Os depoimentos das mulheres torturadas foram dados a duas artistas, e depois escritos, assim, a mão, a lápis, ao lado dos retratos desenhados enquanto falavam. A cabeça dói. As crianças que tentavam visitar seus pais na prisão e sofriam nas mãos de uma bruxa sádica. A tupamaro que mudou seu jeito de ver o mundo quando estudou com Paulo Freire. A tortura. A tortura. A tortura. Os desenhos de Eugenia Bekeris e Maria Paulo Doberti eram de fato Dibujos urgentes.





A ditadura uruguaia começou antes de sua data oficial.
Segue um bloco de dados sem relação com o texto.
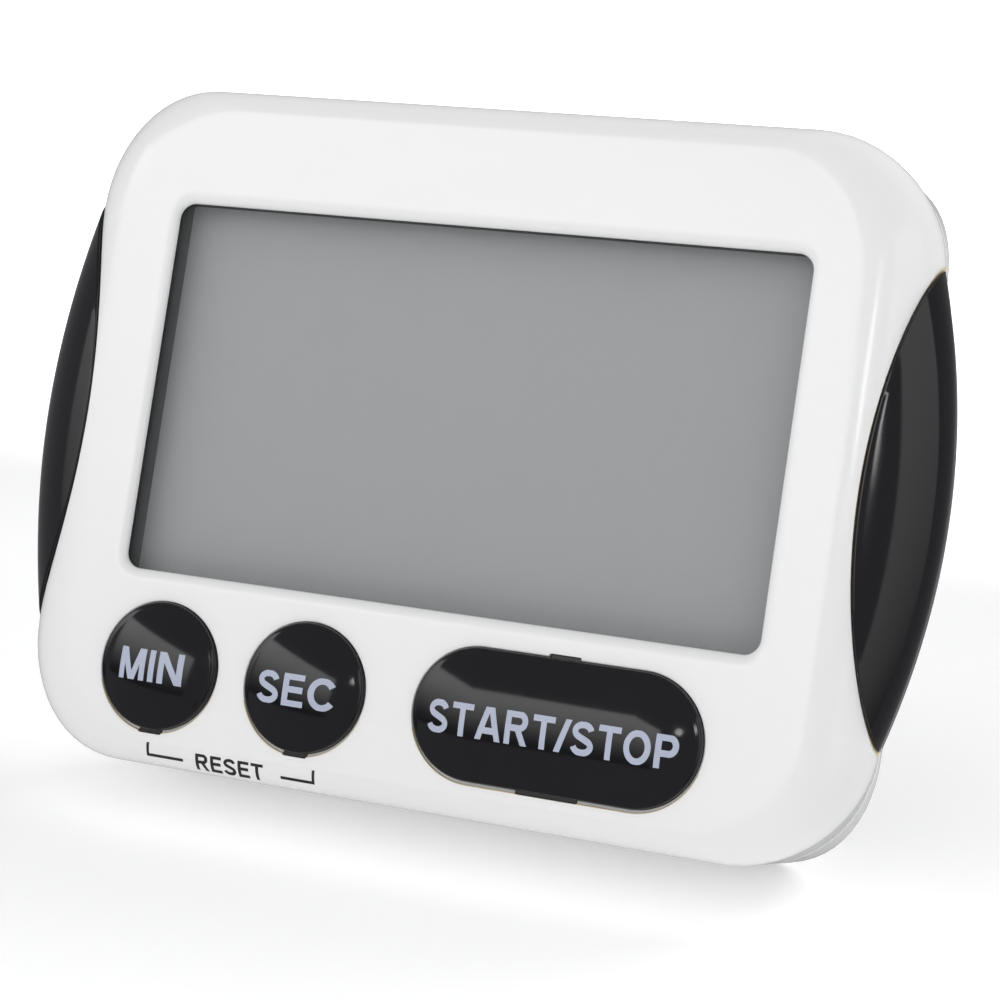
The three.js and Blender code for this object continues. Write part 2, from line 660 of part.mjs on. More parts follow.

E a nossa? Qual delas? Segundo a Malunguinho, em 1500... E quando terminou? 1985? E como chama, se não é ditadura?

E como se chama quando se perseguem professores, arrancam-se faixas em que se lia Abaixo o fascismo, cortam-se verbas de pesquisa e educação, homenageiam-se torturadores, estraçalham um músico com 80 tiros... como se chama? Quando foi que esse pesadelo começou? Ela sabe que essa história não é recente. Já entendeu que a polícia do seu país nunca foi democrática. Ela tem algumas dúvidas sobre o que é essa tal de democracia – que, com toda certeza, nunca chegou às periferias da cidade onde vive, que dirá aos tais “rincões do país”, que nunca nem soube onde ficavam.

Lembrar para não repetir, dizia sua avó. Tantas histórias. Será que onde se valoriza a memória, há mais esperanças de a barbárie não retornar? Ela não sabia responder. Mas precisava acreditar que sim.

Ela tinha visto o filme do Mujica. Ah! Será por isso, a busca na internet? As pessoas não tentaram impedir aquilo? Como deixaram que isso acontecesse? Lembrava agora que saiu transtornada do filme. Era o dia do segundo turno das eleições no Brasil.

Tantas vezes ela ria dos amigos que sonhavam com a revolução, em pleno século XXI! Eles não percebem? Mas agora ela estava ali, e estava com medo. Com vergonha por ter lembrado tão poucas vezes que havia pobres sendo torturados pela pobreza ou pela polícia - até que cresceu o risco de pessoas como ela passarem por isso. Isso sempre esteve aí. A gente é que não queria ver.



[i] Educadora, professora de história. Psicanalista, ex-aluna do Curso de Psicanálise do Departamento de Psicanálise do Instituto Sedes Sapientiae. Integrante do grupo Escuta Sedes.